Making the customer learn

Restaurants that use food ordering chits are an example of a system that makes customers do the hard work. You would have to try and understand the chit while referring to a separate menu. The paper that you mark orders on is what the staff reads to prepare your food. The structure, layout and design of the chit is optimised for them, not you.

There’s also a reason why you only have to write numbers or cross boxes—it’s difficult to read someone else’s handwriting other than your own. While it’s also easier for you to indicate what you’d like to order, the chit is really just primarily meant to make life easier for the waiter/waitress.

The first time I walked into a Subway restaurant, I took a long time trying to understand how to actually make an order. I was so concerned about doing it right that I ended up with a sandwich which I didn’t really want. The ironic fact that instructions were plastered all over the glass is evidence of sub-optimal design.

The customer-centric approach

Keep your eyes peeled the next time you go to a Chinese restaurant. As you say out food items from the menu, observe how the staff writes them down. Very likely, it would be written in shorthand and look unintelligible to you. That’s because it is meant for reading out loud to the chefs in the back kitchen.

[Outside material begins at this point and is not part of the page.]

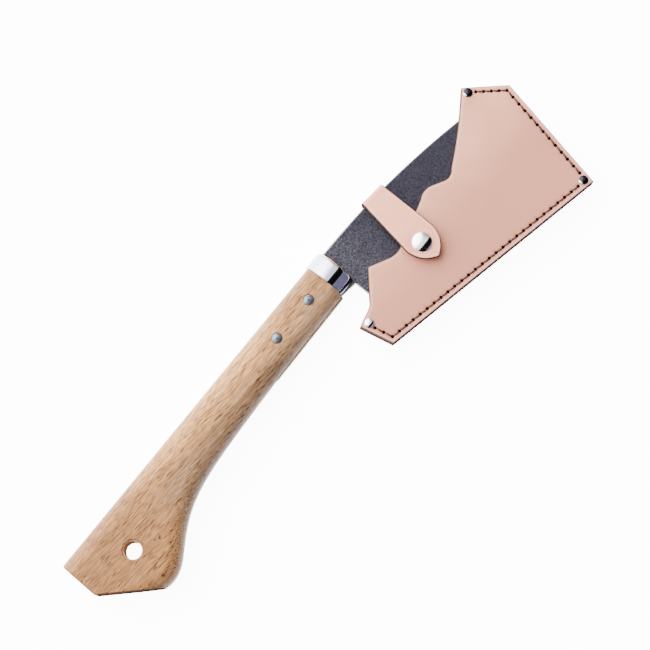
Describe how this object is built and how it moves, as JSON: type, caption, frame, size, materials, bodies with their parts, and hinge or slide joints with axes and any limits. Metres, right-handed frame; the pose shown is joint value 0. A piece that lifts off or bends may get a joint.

You don’t have to learn how to say your orders in a different way. In fact, why would you care? You can simply point at the menu with your finger and say a number. The person taking your order is the one processing it in his or her head. All of it done in the the background, completely out of your sight.

Digital service design

The best approach to designing digital services is a customer-centric one. Most organisations today know very well that the customer isn’t interested in knowing how backend operations work. However, just because customers don’t care doesn’t mean they’re not important. Services should be easy to use for both end users and backend staff.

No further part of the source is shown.